Begin

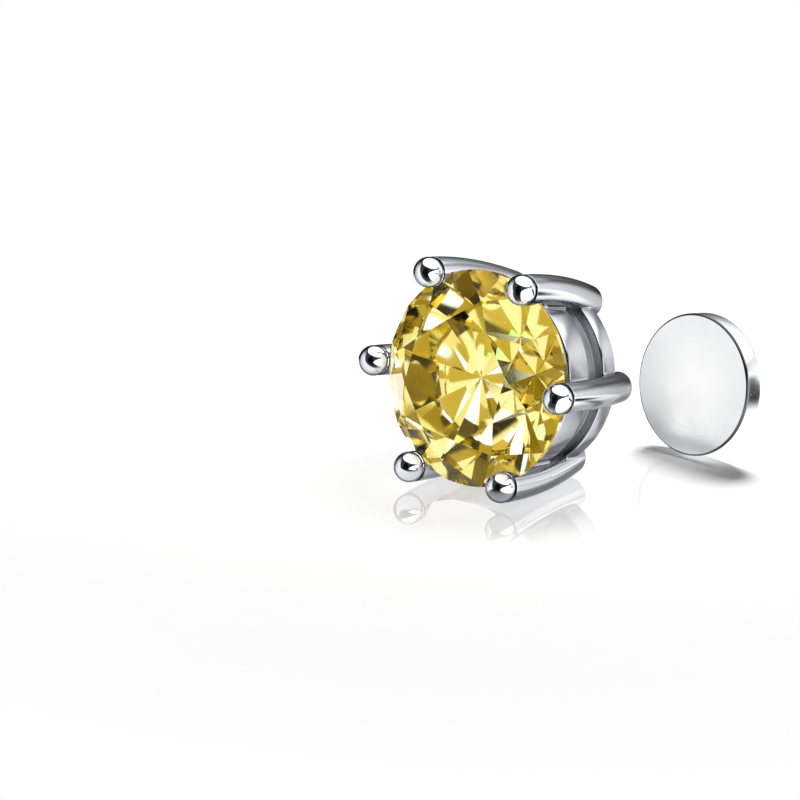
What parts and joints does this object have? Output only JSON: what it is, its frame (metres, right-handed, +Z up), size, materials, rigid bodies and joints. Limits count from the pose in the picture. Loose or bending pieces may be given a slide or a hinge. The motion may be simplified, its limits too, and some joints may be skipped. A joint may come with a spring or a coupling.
{
  "type": "magnetic stud earring",
  "caption": "Round brilliant stud in a six-prong basket with a magnet in its back, lying on its lower prongs, with its loose disc magnet on edge behind it.",
  "frame": {"origin": "middle of the footprint of the head and the disc, on the surface that they rest on", "axes": "+Z up; -Y is the way the stone faces, apart from its upward lean; +X to the right of the stone as seen from the front"},
  "size_m": [0.0114, 0.0118, 0.0086],
  "materials": {
    "polished_silver": "mirror-polished rhodium-plated silver",
    "yellow_stone": "polished facets, clear canary yellow",
    "plated_magnet": "satin nickel plate",
    "polished_nickel": "bright nickel plate with fine grain"
  },
  "bodies": {
    "root": {"setting": "polished_silver", "stone": "yellow_stone", "head_magnet": "plated_magnet", "back_magnet": "polished_nickel"}
  },
  "joints": []
}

End

• [Exercise brief] Repeat the lines above exactly.

• [Result]
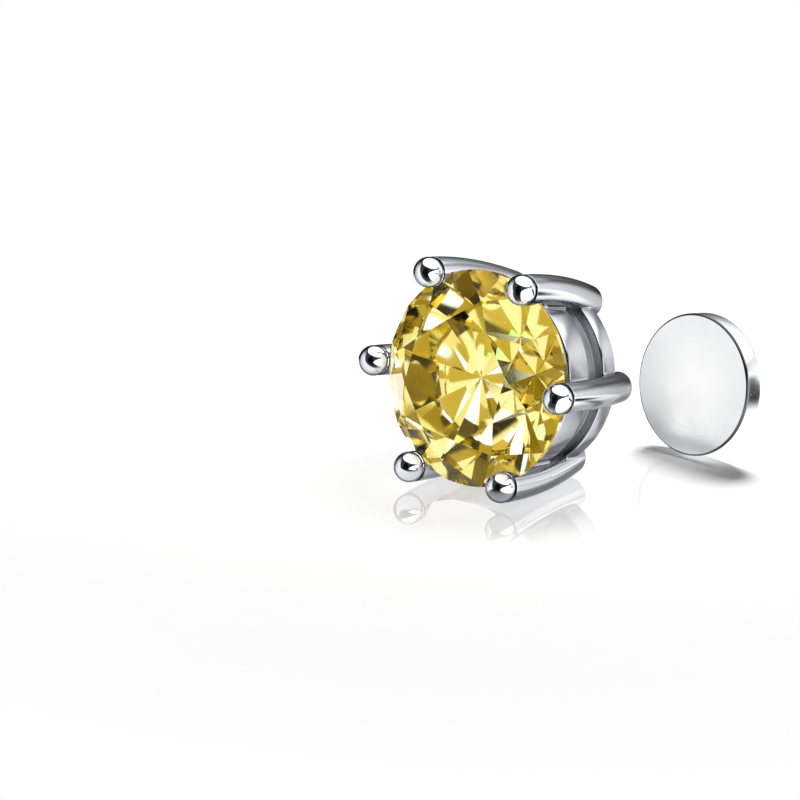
What parts and joints does this object have? Output only JSON: what it is, its frame (metres, right-handed, +Z up), size, materials, rigid bodies and joints. Limits count from the pose in the picture. Loose or bending pieces may be given a slide or a hinge. The motion may be simplified, its limits too, and some joints may be skipped. A joint may come with a spring or a coupling.
{
  "type": "magnetic stud earring",
  "caption": "Round brilliant stud in a six-prong basket with a magnet in its back, lying on its lower prongs, with its loose disc magnet on edge behind it.",
  "frame": {"origin": "middle of the footprint of the head and the disc, on the surface that they rest on", "axes": "+Z up; -Y is the way the stone faces, apart from its upward lean; +X to the right of the stone as seen from the front"},
  "size_m": [0.0114, 0.0118, 0.0086],
  "materials": {
    "polished_silver": "mirror-polished rhodium-plated silver",
    "yellow_stone": "polished facets, clear canary yellow",
    "plated_magnet": "satin nickel plate",
    "polished_nickel": "bright nickel plate with fine grain"
  },
  "bodies": {
    "root": {"setting": "polished_silver", "stone": "yellow_stone", "head_magnet": "plated_magnet", "back_magnet": "polished_nickel"}
  },
  "joints": []
}